# Strauss waltz question



## KenOC (Mar 7, 2011)

Being the time of year it is, I was listening to the Emperor Waltz this morning. I was a bit surprised that the whole first third wasn't a waltz at all but was in 4/4 time. This was later repeated, and it seemed to me that over half the piece certainly couldn't be waltzed to.

So what were the dancers supposed to do? Stand around impatiently looking at each other waiting for the waltz segment to come around again? Dance the Watusi* instead? Or were pieces like this simply intended for concerts, sans dancing? Anybody know?

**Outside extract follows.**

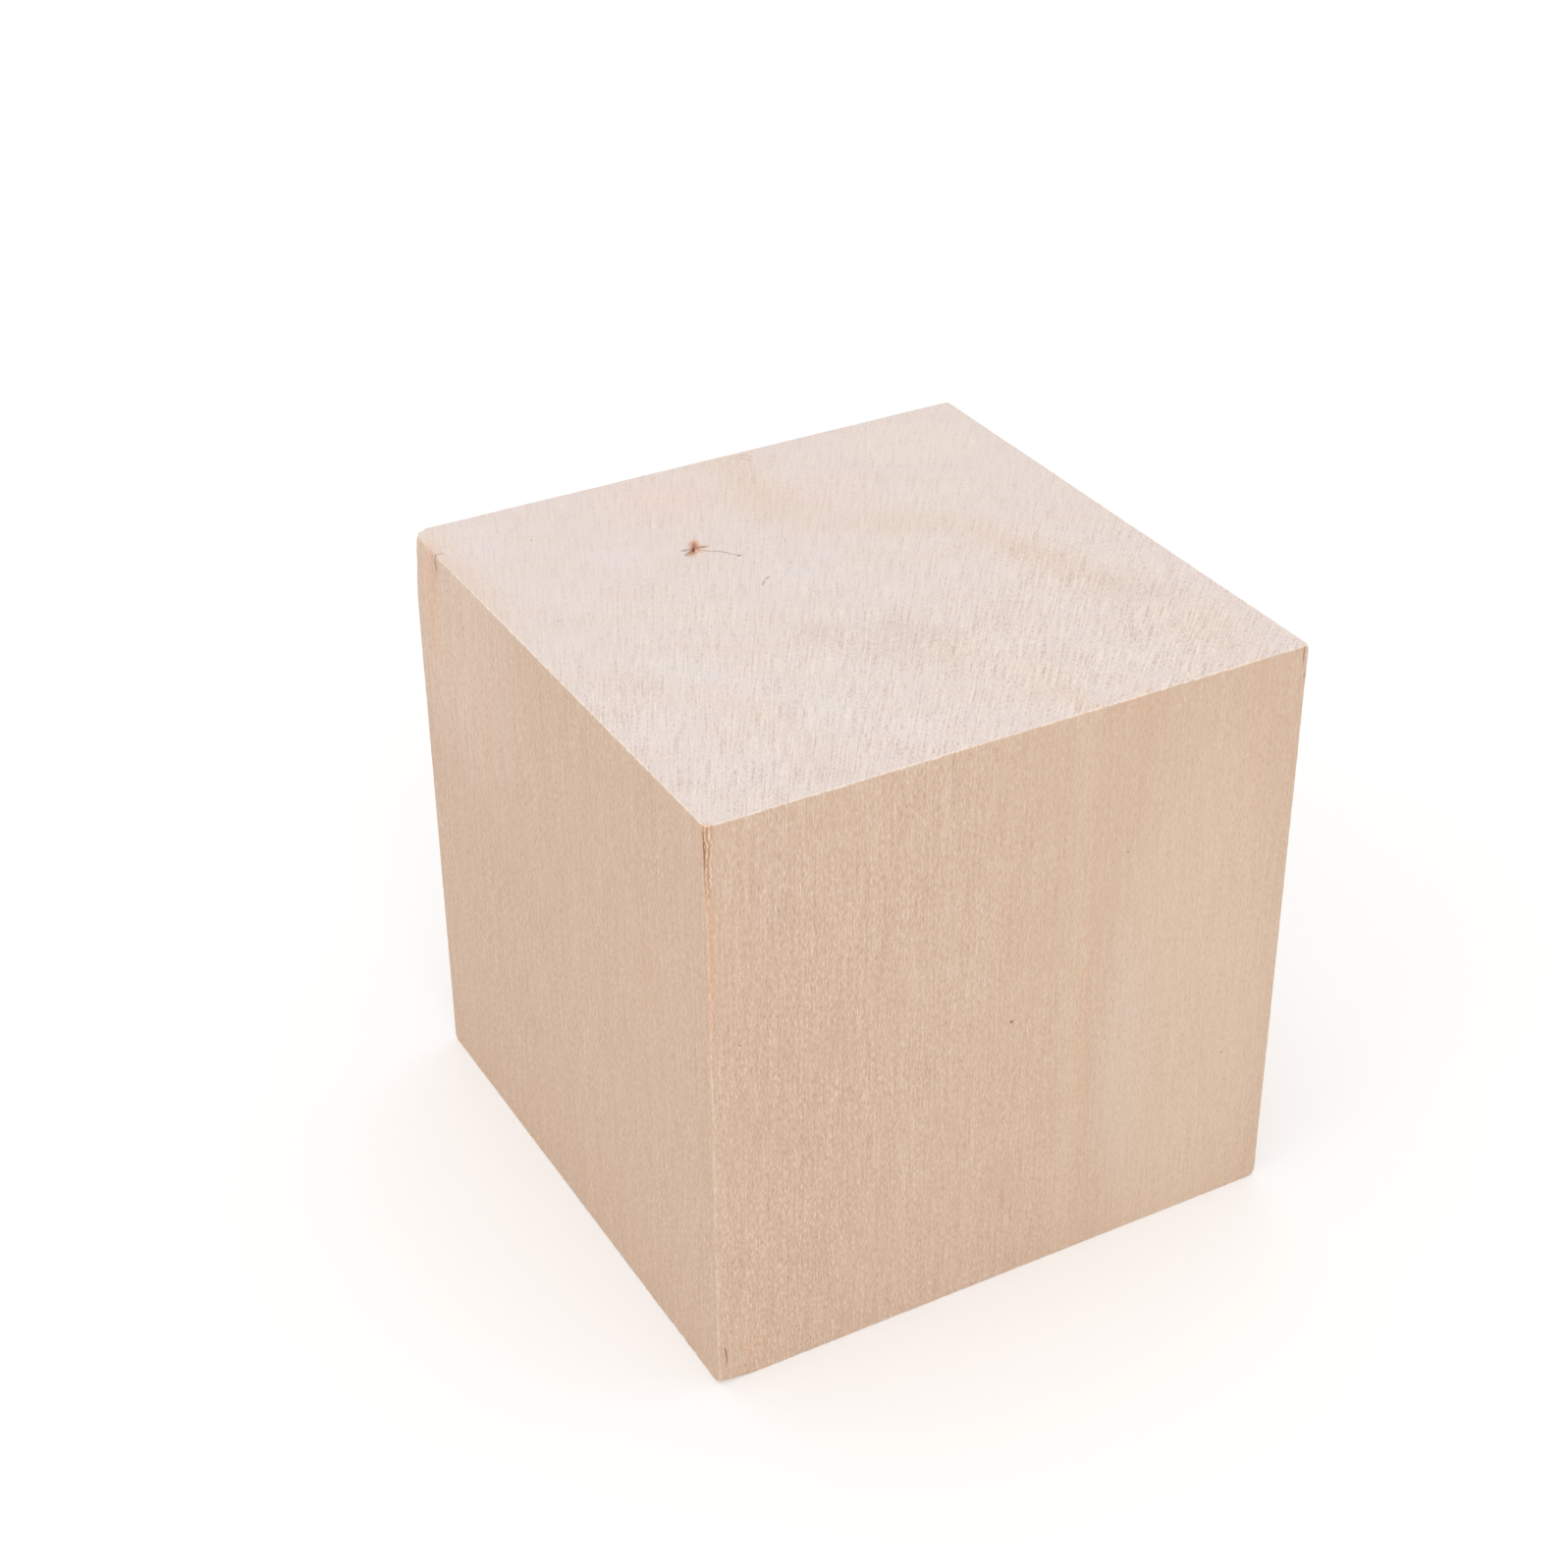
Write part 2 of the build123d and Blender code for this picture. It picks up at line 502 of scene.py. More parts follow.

*C'mon, I know you're old enough to remember that!


----------



## Vasks (Dec 9, 2013)

I always assumed it was an introduction to get the dancers' attention and come out to the dance floor before the waltz kicks in. But I may be wrong 

But if I'm right the implied question is why is this waltz's intro into so lengthy. I assume it's because Strauss got carried away with material too good to not flesh out. But I may be wrong


----------



## KenOC (Mar 7, 2011)

In this case, the 4/4 section is repeated _between _the waltz segments, so it can't be only introduction...maybe for a short bathroom break?


----------



## Vasks (Dec 9, 2013)

I have played a goodly number of dance band charts and some of them do something similar. For example, if the piece is a *bossa nova*, there can be a middle section that is *swing*; same tempo but a completely different type of dancing is required.


----------



## Woodduck (Mar 17, 2014)

Many of Strauss's waltzes have long introductions and codas. People listened and enjoyed them. The Strauss orchestra was more than a dance band. It gave concerts throughout Europe, playing the music of the Strauss family, opera overtures, and other entertaining fare. It even gave the first public performance of the prelude to _Tristan und Isolde._ I've always wondered how that went over with an audience expecting Offenbach or Suppe.


----------